The simplistic story overlooks how Whitlam fired ‘the starting gun for deregulation’ when he reduced all tariffs by twenty-five per cent in 1973, and how Bill Hayden, Whitlam’s last treasurer, first moved to tackle inflation, thus laying the basic framework that Hawke and Keating operated within in the 1980s. And yet, the oppositional rhetoric between parties has basically stayed at the same, immature level it was forty years ago. Now it is clearly blocking further reform.
In reading between the lines of this script, Megalogenis reappraises our understanding of both economics and political leadership. He is keenly aware of the limitations of economic models, of the myopia that comes from looking too closely at the data: ‘Economics struggles with human beings. Just when they think they have accumulated all the relationships in a society within the boundaries of a mathematical model, emotion will overwhelm all logic and create a bust no one sees coming.’
Perhaps the reason Megalogenis is so good at interpreting our economic history is because he does seem not to struggle with human beings. He knows that we are the anchors to reality that guide his analyses of the data. It is human behaviour, emotion, and thought that directs economies as much, if not more, than it is economics that has directed human beings. For Megalogenis, ‘economies turn on emotion. Booms and busts are the two extremes of the human condition, and the job of government is to moderate the mood swings.’
Here, Megalogenis offers an insightful study on political leadership. It is in the context of these economic mood swings that good leadership has an opportunity to thrive, where the real impetus for our reform agenda has emerged. This is not about applying a fixed economic model over our society; rather, it is in these moments that our leaders (often not by choice) deviate from the false certainties of such models and confront the ebb and flow of reality.

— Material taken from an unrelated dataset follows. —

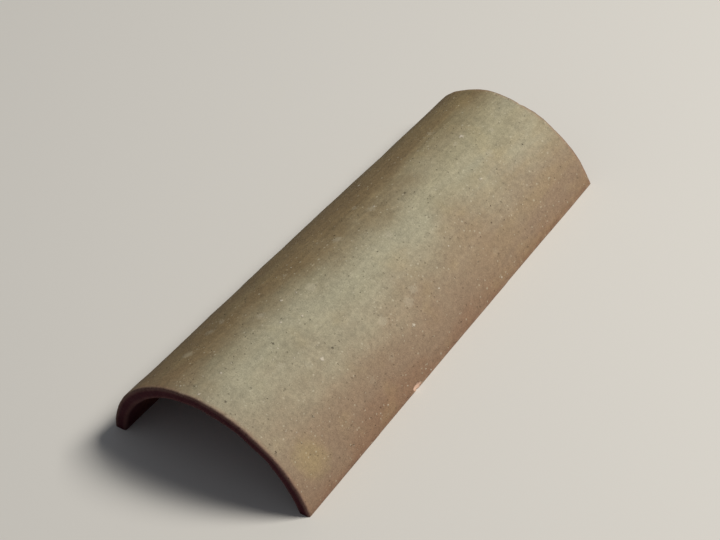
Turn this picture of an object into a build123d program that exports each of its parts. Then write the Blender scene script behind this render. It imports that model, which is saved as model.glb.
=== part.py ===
from build123d import *
from math import atan2, cos, hypot
import os

# Driving dimensions in millimetres
tile_length = 400
wide_width = 190
narrow_width = 156
axis_depth = 17
wall = 11
end_arris = 2.5
foot_arris = 2

# The arch is part of a cone whose axis runs below the bed, and its chords are the widths
arch_axis = Axis((0, 0, -axis_depth), (0, 1, 0))
wide_radius = hypot(wide_width / 2, axis_depth)
narrow_radius = hypot(narrow_width / 2, axis_depth)
wide_crown = wide_radius - axis_depth
narrow_crown = narrow_radius - axis_depth

# Upright thickness of the sloping crown, so that the wall is true across its face
crown_slope = atan2(wide_crown - narrow_crown, tile_length)
crown_drop = wall / cos(crown_slope)

with BuildPart() as barrel_tile:
    # The wall along the crown, with its cut ends rounded: wide end at -Y, narrow at +Y
    with BuildSketch(Plane.YZ) as crown_wall:
        with BuildLine():
            Polyline(
                (-tile_length / 2, wide_crown),
                (tile_length / 2, narrow_crown),
                (tile_length / 2, narrow_crown - crown_drop),
                (-tile_length / 2, wide_crown - crown_drop),
                close=True,
            )
        make_face()
        fillet(crown_wall.vertices(), radius=end_arris)

    # Right half of the arch, turned from the crown down past the bed and cut off there
    revolve(axis=arch_axis, revolution_arc=90)
    split(bisect_by=Plane.XY, keep=Keep.TOP)

    # Foot that the tile stands on, rounded all round before the left half is added
    right_foot = barrel_tile.faces().sort_by(Axis.Z)[0]
    fillet(right_foot.edges(), radius=foot_arris)
    mirror(about=Plane.YZ)

barrel_tile.part.label = "barrel_tile"

os.makedirs("parts", exist_ok=True)
export_step(barrel_tile.part, "parts/barrel_tile.step")
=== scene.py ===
import math

import bpy
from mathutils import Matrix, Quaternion, Vector


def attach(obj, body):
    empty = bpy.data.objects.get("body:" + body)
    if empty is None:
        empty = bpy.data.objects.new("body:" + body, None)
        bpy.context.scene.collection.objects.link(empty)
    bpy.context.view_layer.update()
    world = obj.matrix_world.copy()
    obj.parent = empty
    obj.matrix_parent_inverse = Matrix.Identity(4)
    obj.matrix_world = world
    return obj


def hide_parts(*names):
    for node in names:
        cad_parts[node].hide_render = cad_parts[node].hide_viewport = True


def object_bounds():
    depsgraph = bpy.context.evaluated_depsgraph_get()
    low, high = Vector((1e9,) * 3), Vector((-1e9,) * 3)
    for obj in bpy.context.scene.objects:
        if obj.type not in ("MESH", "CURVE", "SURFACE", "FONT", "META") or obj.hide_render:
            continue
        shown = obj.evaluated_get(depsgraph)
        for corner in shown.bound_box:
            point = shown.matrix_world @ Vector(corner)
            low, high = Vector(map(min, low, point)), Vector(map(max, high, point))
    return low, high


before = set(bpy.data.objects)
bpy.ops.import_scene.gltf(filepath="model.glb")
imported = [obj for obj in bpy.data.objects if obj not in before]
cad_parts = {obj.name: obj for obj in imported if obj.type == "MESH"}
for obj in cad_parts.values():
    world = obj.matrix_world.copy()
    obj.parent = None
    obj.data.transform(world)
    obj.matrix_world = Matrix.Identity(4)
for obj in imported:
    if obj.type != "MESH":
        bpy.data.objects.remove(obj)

cadLow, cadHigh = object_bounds()  # the box that the dressed tile keeps to
tileLength = cadHigh.y - cadLow.y


# Helpers for modelling


def deselectAll():
    if bpy.context.mode != "OBJECT":
        bpy.ops.object.mode_set(mode="OBJECT")
    bpy.ops.object.select_all(action="DESELECT")


def startOn(piece):
    deselectAll()
    piece.select_set(True)
    bpy.context.view_layer.objects.active = piece


def clearPicks(piece):
    bpy.ops.object.mode_set(mode="OBJECT")
    for part in (piece.data.polygons, piece.data.edges, piece.data.vertices):
        part.foreach_set("select", [False] * len(part))


def selectPoints(piece, wanted):  # picks the points that wanted says yes to, in edit mode
    clearPicks(piece)
    for point in piece.data.vertices:
        point.select = wanted(point.co)
    bpy.ops.object.mode_set(mode="EDIT")
    bpy.ops.mesh.select_mode(type="VERT")


def selectEdges(piece, wanted):  # picks the edges whose two ends wanted says yes to
    clearPicks(piece)
    points = piece.data.vertices
    for edge in piece.data.edges:
        edge.select = wanted(*(points[index].co for index in edge.vertices))
    bpy.ops.object.mode_set(mode="EDIT")
    bpy.ops.mesh.select_mode(type="EDGE")


def finishWith(piece, kind, **settings):  # adds a modifier and applies it
    startOn(piece)
    modifier = piece.modifiers.new(kind.title(), kind)
    for name, value in settings.items():
        setattr(modifier, name, value)
    bpy.ops.object.modifier_apply(modifier=modifier.name)


def cloudTexture(name, scale):
    texture = bpy.data.textures.new(name, "CLOUDS")
    texture.noise_scale = scale
    texture.noise_depth = 3
    return texture


def fadeBetween(value, low, high):  # smooth step from 0 at low to 1 at high
    share = min(max((value - low) / (high - low), 0.0), 1.0)
    return share * share * (3 - 2 * share)


def paintGroup(piece, name, weightAt):
    group = piece.vertex_groups.new(name=name)
    for point in piece.data.vertices:
        weight = weightAt(point.co)
        if weight > 0:
            group.add([point.index], weight, "REPLACE")


# The tile: the wall's outline turned over the arch, cut off at the bed, chipped and warped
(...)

The reality is that over the past four decades, Treasury and government have missed all the major turns in the broader economy. In hindsight, the protagonists can talk about these moments with a degree of certainty, but in reality it was how a course was steered in these moments of uncertainty that Megalogenis considers the measure of their leadership. It is not about predictive knowledge or divine reason but the ability to function amidst uncertainty; to display self-restraint at a time when giving in to the flux of the situation would result in being swept away.

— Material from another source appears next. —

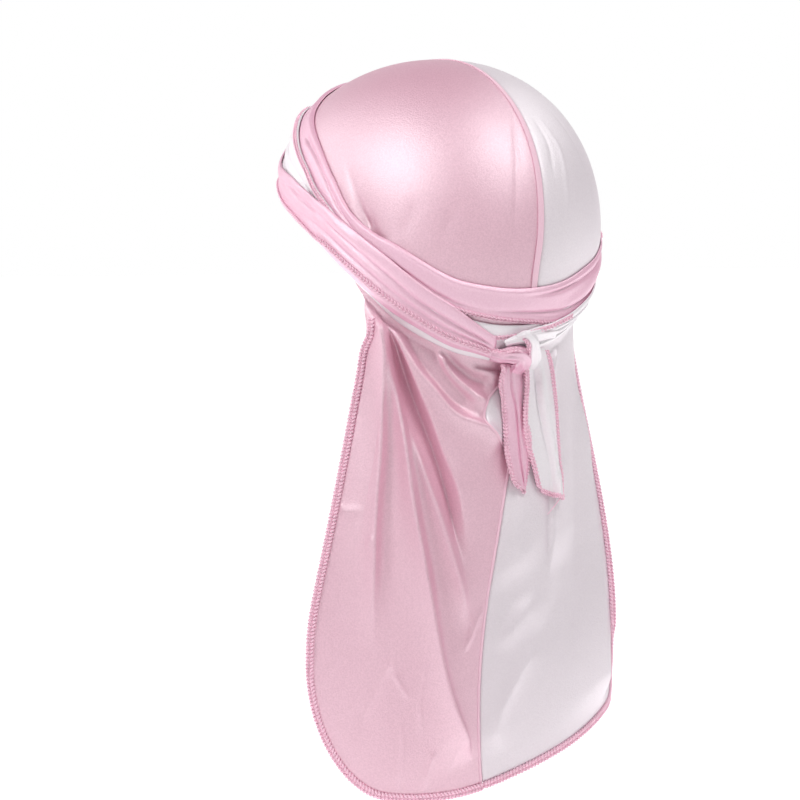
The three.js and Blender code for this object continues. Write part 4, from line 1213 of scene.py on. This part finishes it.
class Finish:
    """The nodes of a material or of the world under construction."""

    def __init__(self, owner):
        self.owner = owner
        owner.use_nodes = True
        self.tree = owner.node_tree
        self.tree.nodes.clear()

    def node(self, kind, settings=None, sockets=None, output=0):
        """Adds a node: its settings first, then values or wires for its sockets."""
        node = self.tree.nodes.new(kind)
        for setting, value in (settings or {}).items():
            setattr(node, setting, value)
        for key, value in (sockets or {}).items():
            socket = node.inputs[key]
            if isinstance(value, Wire):
                self.tree.links.new(value.socket, socket)
            elif socket.type == "RGBA":
                socket.default_value = (*value, 1)
            else:
                socket.default_value = value
        return Wire(self, node.outputs[output]) if len(node.outputs) else None

    def noise(self, place, scale, detail=2.0, roughness=0.5):
        """Cloudy noise from 0 to 1."""
        return self.node("ShaderNodeTexNoise", {}, {
            "Vector": place, "Scale": scale, "Detail": detail, "Roughness": roughness})

    def between(self, value, start, end, low=0.0, high=1.0, interpolation="LINEAR"):
        """The share of a value between start and end, as a number from low to high."""
        return self.node("ShaderNodeMapRange", {"interpolation_type": interpolation}, {
            "Value": value, "From Min": start, "From Max": end, "To Min": low, "To Max": high})

    def toward(self, place, direction):
        """How far a place lies in a direction."""
        return self.node("ShaderNodeVectorMath", {"operation": "DOT_PRODUCT"}, {
            0: place, 1: tuple(direction)}, "Value")

    def blend(self, factor, first, second):
        """A colour between two colours."""
        return self.node("ShaderNodeMix", {"data_type": "RGBA"}, {0: factor, 6: first, 7: second}, 2)

    def bumps(self, height, strength):
        """Normals of a surface that is rough by two tenths of a millimetre."""
        return self.node("ShaderNodeBump", {}, {
            "Strength": strength, "Distance": 0.0002, "Height": height})

    def shine(self, colour, roughness, others):
        """The general surface shader."""
        return self.node("ShaderNodeBsdfPrincipled", {}, {
            "Base Color": colour, "Roughness": roughness, **others})

    def finish(self, surface, kind="ShaderNodeOutputMaterial"):
        """Joins the last shader to the output and hands back the material or world."""
        self.node(kind, {}, {"Surface": surface})
        return self.owner


def new_material(name):
    return Finish(bpy.data.materials.new(name))


print("sockets can be added and multiplied, with numbers or with each other")

# %% [markdown]
# ## Satin and thread
#
# Satin shows long floats of smooth yarn: a broad soft gloss, and a colour that is paler where it faces
# the view and deeper at a slant, which in the folds also stands in as painted shade. A fine grain breaks
# the gloss up. Where the cloth hangs, its colour is darkened towards the bottom as painted shade. Thread
# is dull and fuzzier.

# %% Finishes
SILK_SHARE, SILK_ROUGHNESS = 0.38, 0.52
# Heights between which painted shade fades in over the hanging cloth, darker lower down.
LOW_SHADE_FROM, LOW_SHADE_TO = -0.14, -0.34
# Fineness of the patterns: floats across and along the cloth, grain, and cloudy patches.
FLOATS, GRAIN, PATCHES = (2600, 420, 1), 1000, 22
GRAIN_FROM, GRAIN_TO = 0.35, 0.65
FLOAT_SHARE, PATCH_SHARE, SLANT_BLEND = 0.4, 0.2, 0.35
SATIN_ROUGHNESS, SATIN_VARIES, SATIN_BUMP = 0.42, 0.12, 0.6
TWIST, THREAD_ROUGHNESS, THREAD_VARIES, THREAD_BUMP = 1800, 0.55, 0.2, 0.3


def satin(name, colour, deep, pale, slant=0.45, fleck=0.45, hung_shade=0.0):
    """Satin of one colour: floats along the cloth, grain, broad gloss, a deeper tone aslant and painted
    shade lower down.
    """
    finish = new_material(name)
    cloth = finish.node("ShaderNodeUVMap", {"uv_map": "cloth"})
    place = finish.node("ShaderNodeTexCoord", {}, {}, "Object")
    # Deeper colour where the cloth turns from the view: satin's own look at a slant, which also stands in
    # as painted shade in the folds and at the edges.
    aslant = finish.node("ShaderNodeLayerWeight", {}, {"Blend": SLANT_BLEND}, "Facing")
    stretched = finish.node("ShaderNodeMapping", {}, {"Vector": cloth, "Scale": FLOATS})
    floats = finish.noise(stretched, 1.0, 1.0)
    grain = finish.between(finish.noise(place, GRAIN, 2.0, 0.9), GRAIN_FROM, GRAIN_TO)
    patches = finish.noise(place, PATCHES, 3.0)
    height = finish.node("ShaderNodeSeparateXYZ", {}, {0: place}, 2)
    # Painted shade: the colour deepens towards the bottom of the hanging cloth.
    low = finish.between(height, LOW_SHADE_FROM, LOW_SHADE_TO, 0.0, hung_shade)
    texture = FLOAT_SHARE * floats + (1 - FLOAT_SHARE) * grain
    tone = finish.blend(PATCH_SHARE * patches + slant * aslant + low, colour, deep)
    bump = finish.bumps(texture, SATIN_BUMP)
    body = finish.shine(
        finish.blend(fleck * grain, tone, deep), SATIN_ROUGHNESS + SATIN_VARIES * texture,
        {"Normal": bump, "IOR": 1.6})
    silk = finish.shine(pale, SILK_ROUGHNESS, {"Normal": bump, "Metallic": 1.0})
    return finish.finish(finish.node("ShaderNodeMixShader", {}, {0: SILK_SHARE, 1: body, 2: silk}))


def thread(name, colour, deep):
    """Twisted polyester thread."""
    finish = new_material(name)
    grain = finish.noise(finish.node("ShaderNodeTexCoord", {}, {}, "Object"), TWIST, 2.0, 0.6)
    return finish.finish(finish.shine(
        finish.blend(grain, colour, deep), THREAD_ROUGHNESS + THREAD_VARIES * grain,
        {"Normal": finish.bumps(grain, THREAD_BUMP), "Sheen Weight": 0.2}))


# The panels take painted shade low on the tail, the white one most.
PINK = satin("pink_satin", (0.94, 0.50, 0.63), (0.54, 0.16, 0.28), (0.97, 0.89, 0.93), hung_shade=0.12)
STRAP_PINK = satin(
    "strap_satin", (0.97, 0.52, 0.68), (0.66, 0.14, 0.33), (0.98, 0.88, 0.94), fleck=0.3)
WHITE = satin(
    "white_satin", (0.93, 0.84, 0.89), (0.62, 0.51, 0.58), (0.95, 0.92, 0.94), fleck=0.3, hung_shade=0.38)
STRAP_WHITE = satin(
    "white_strap_satin", (0.98, 0.94, 0.97), (0.66, 0.54, 0.61), (0.98, 0.95, 0.97), 0.35, 0.2)
THREAD = thread("pink_thread", (0.96, 0.76, 0.84), (0.88, 0.42, 0.58))
SEAM_PINK = thread("seam_pink", (0.92, 0.64, 0.74), (0.88, 0.54, 0.66))

finishes = (PINK, STRAP_PINK, WHITE, STRAP_WHITE, THREAD, SEAM_PINK)
print("finishes:", ", ".join(finish.name for finish in finishes))

# %% [markdown]
# ## What each piece stands for
# Every dressed piece wears one finish and rides on the one body. Some replace the plain solid of the same
# part, and others, such as the rows of stitches, belong to it as well. Each sheet says
# how large the flat cloth is that it was cut from, what it lies on and what is sewn to it.

# %% Pieces, solids and sheets
# piece, solid that it replaces, slot, finish
DRESSED = [
    (left_panel, "left_panel", "pink_satin", PINK),
    (right_panel, "right_panel", "white_satin", WHITE),
    (left_strap, "left_strap", "strap_satin", STRAP_PINK),
    (right_strap, "right_strap", "white_satin", STRAP_WHITE),
    (crown_seam, "crown_seam", "pink_thread", SEAM_PINK),
    (tail_seam, "tail_seam", "pink_thread", SEAM_PINK),
    (left_hem, "left_hem", "pink_thread", THREAD),
    (right_hem, "right_hem", "pink_thread", THREAD),
    (pink_loop, "knot", "strap_satin", STRAP_PINK),
    (white_under, None, "white_satin", STRAP_WHITE),
    (white_loop, None, "white_satin", STRAP_WHITE),
    (pink_end, "left_tie_end", "strap_satin", STRAP_PINK),
    (white_end, "right_tie_end", "white_satin", STRAP_WHITE),
    (left_rows, None, "pink_thread", THREAD),
    (right_rows, None, "pink_thread", THREAD),
    (knot_rows, None, "pink_thread", THREAD),
    (pink_end_rows, None, "pink_thread", THREAD),
    (white_end_rows, None, "pink_thread", THREAD),
]
for piece, solid, slot, finish in DRESSED:
    piece.data.materials.append(finish)
    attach(piece, "root")
    if solid:
        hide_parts(solid)

print(len(DRESSED), "pieces stand for", len(SOLIDS), "solids")

# %% [markdown]
# ## The floor
#
# A pale matt floor under the durag. Beyond it, away from the camera, the floor is lit from below
# as a light table is, so that it runs into the white of the wall.

# %% Floor
FLOOR_HEIGHT, FLOOR_SIZE = -0.405, 30
GLOW_START, GLOW_FULL = -0.35, 0.05
NEAR_GLOW, FLOOR_GLOW = 0.1, 0.88
BLACK, WHITE_LIGHT = (0, 0, 0), (1, 1, 1)
CLOUDS, CLOUD_SHARE, CLOUD_TONE, FLOOR_ROUGHNESS = 3.0, 0.05, 0.9, 0.9

back = np.array([math.sin(around_back), math.cos(around_back), 0])
right = np.array([-math.cos(around_back), math.sin(around_back), 0])
up = np.array([0, 0, 1.0])
head_centre = np.array([0, 0, -HEAD_TOP_HEIGHT / 1000])


def lit_floor(name, colour):
    """The floor's finish: faintly cloudy, and brighter beyond the durag."""
    finish = new_material(name)
    place = finish.node("ShaderNodeTexCoord", {}, {}, "Object")
    cloudy = CLOUD_SHARE * finish.noise(place, CLOUDS, 2.0)
    tone = finish.blend(cloudy, colour, tuple(CLOUD_TONE * part for part in colour))
    glow = finish.between(finish.toward(place, -back), GLOW_START, GLOW_FULL, NEAR_GLOW, FLOOR_GLOW,
                          "SMOOTHSTEP")
    lit = finish.blend(glow, BLACK, WHITE_LIGHT)
    return finish.finish(finish.shine(
        tone, FLOOR_ROUGHNESS, {"Emission Color": lit, "Emission Strength": 1.0}))


bpy.ops.mesh.primitive_grid_add(
    size=FLOOR_SIZE, x_subdivisions=4, y_subdivisions=4, location=(0, 0, FLOOR_HEIGHT))
floor = bpy.context.object
floor.name = "floor"
floor.data.materials.append(lit_floor("pale_floor", (0.9, 0.9, 0.9)))
print("floor %.0f mm under the crown's top" % (-1000 * FLOOR_HEIGHT))

# %% [markdown]
# ## Light
#
# A white wall of light stands behind the durag, and the room is dimmer on the camera's side, so
# that the satin keeps its shading. Wide soft lamps behind the camera give the crown its broad
# gloss and the folds their pale crests.

# %% Wall of light and lamps
WALL_LIGHT, ROOM_LIGHT = 1.0, 0.27
WALL_NARROW, WALL_WIDE = math.cos(math.radians(18)), math.cos(math.radians(40))

studio = Finish(bpy.data.worlds.new("studio"))
direction = studio.node("ShaderNodeTexCoord", {}, {}, "Generated")
level = studio.between(studio.toward(direction, -back), WALL_WIDE, WALL_NARROW, ROOM_LIGHT, WALL_LIGHT,
                       "SMOOTHSTEP")
backdrop = studio.node("ShaderNodeBackground", {}, {"Color": studio.blend(level, BLACK, WHITE_LIGHT)})
bpy.context.scene.world = studio.finish(backdrop, "ShaderNodeOutputWorld")


def add_aimed(name, data, place, target):
    """Adds a light or camera at a place, turned to a target."""
    thing = bpy.data.objects.new(name, data)
    bpy.context.scene.collection.objects.link(thing)
    thing.location = place
    line = Vector(np.asarray(target) - np.asarray(place))
    thing.rotation_euler = line.to_track_quat("-Z", "Y").to_euler()
    return thing


# name, metres behind, to the right and above the head as the camera sees it, size, watts
LAMPS = [
    ("left", 0.6, -0.8, 0.65, (0.6, 0.5), 7.0),
    ("right", 0.65, 0.68, 0.98, (0.55, 0.5), 8.0),
    ("top", -0.35, 0.6, 0.75, (0.45, 0.45), 1.3),
    ("far left", -0.35, -0.8, 0.35, (0.5, 0.5), 1.8),
]
for name, behind, aside, above, size, power in LAMPS:
    lamp = bpy.data.lights.new(name, "AREA")
    lamp.shape = "RECTANGLE"
    lamp.size, lamp.size_y = size
    lamp.energy = power
    add_aimed(name, lamp, head_centre + back * behind + right * aside + up * above, head_centre)
print("lamps:", ", ".join(row[0] for row in LAMPS))

# %% [markdown]
# ## Camera
#
# The camera stands a metre and a half behind the wearer's left shoulder, level with the head. It
# is turned a little aside, which puts the head above and right of the picture's middle.

# %% Camera
PHOTO_WIDTH = 800
PHOTO_FOCAL = 2805
PIXELS_A_METRE = 1870
HEAD_PIXEL = (435, 230)
SENSOR_WIDTH = 36
lens = bpy.data.cameras.new("photo_camera")
lens.sensor_width = SENSOR_WIDTH
lens.lens = SENSOR_WIDTH * PHOTO_FOCAL / PHOTO_WIDTH
target = (head_centre + right * (PHOTO_WIDTH / 2 - HEAD_PIXEL[0]) / PIXELS_A_METRE
          + up * (HEAD_PIXEL[1] - PHOTO_WIDTH / 2) / PIXELS_A_METRE)
camera = add_aimed("photo_camera", lens, head_centre + back * PHOTO_DISTANCE / 1000, target)
bpy.context.scene.camera = camera
bpy.context.scene.view_settings.view_transform = "Standard"
print("lens: %.0f mm" % lens.lens)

Megalogenis shows us how such moments must have seemed from the perspective of the assumptions of the day – how decisions were made at the time, why they were made, what obstacles they faced, but also what they couldn’t know at the time, but which we now do. He argues that all the great reformers were improvising rather than imposing some grand plan. Keating was perhaps more a Miles Davis than a Plácido Domingo.
The flipside of this assessment is how poor leadership works, usually by exploiting negative aspects of emotional mood swings of the economy. John Howard played on the xenophobic aspects of our culture to maintain power. But, as Megalogenis points out, such exploitation was only possible against an economy that was struggling to emerge from recession. Howard perfected a form of poll-driven politics that Rudd adopted, to his – but more importantly, to our – detriment, by letting the media dictate his agenda. ‘Kevin Rudd was the first leader I’ve experienced that ceded the respect for his office by his willingness to serve the media,’ Megalogenis states. ‘Julia Gillard and Tony Abbot compounded his errors by refusing to complete a sentence between them during the 2010 election campaign.’
The seeds for this, however, were sown at the same time as those of our maturity. Whitlam won the first major television election. The 1972 ‘It’s Time’ campaign created the ground for the negative backlash of Fraser’s 1975 ‘Turn on the Lights, Australia’ campaign. It is this reflex negativity, coupled with the changes in our media environment over the past four decades – from analogue to digital – that has come to distort the modern political landscape. For the media cycle is smaller than the electoral cycle, with our partisan politicians and commentators stuck between the two. The lynchpin of this is the opinion poll, which, Megalogenis argues, promotes ‘lazy journalism’ and ‘short-term thinking’ within political parties.
For Megalogenis, one sign of strong political leadership is the capacity to know when to ignore opinion polls; not to pander to the reactions of the electorate, but to reflect back to us our own potential for maturity. Howard did this with gun control. Keating managed it, for a time, with his economic reforms.
One of Megalogenis’s favourite polls is from 1951. It measured which countries Australians wanted their immigrants to come from. Greece, Yugoslavia, and Italy were very unpopular. Megalogenis’s father had come to Australia from Greece the year before. His mother migrated in 1962. Had the government of the day heeded this poll, Megalogenis muses, his parents may well have never met, and he would not have been born.
I can’t help feeling, reading The Australian Moment, that had that government paid attention to this poll, our loss would have been the greater.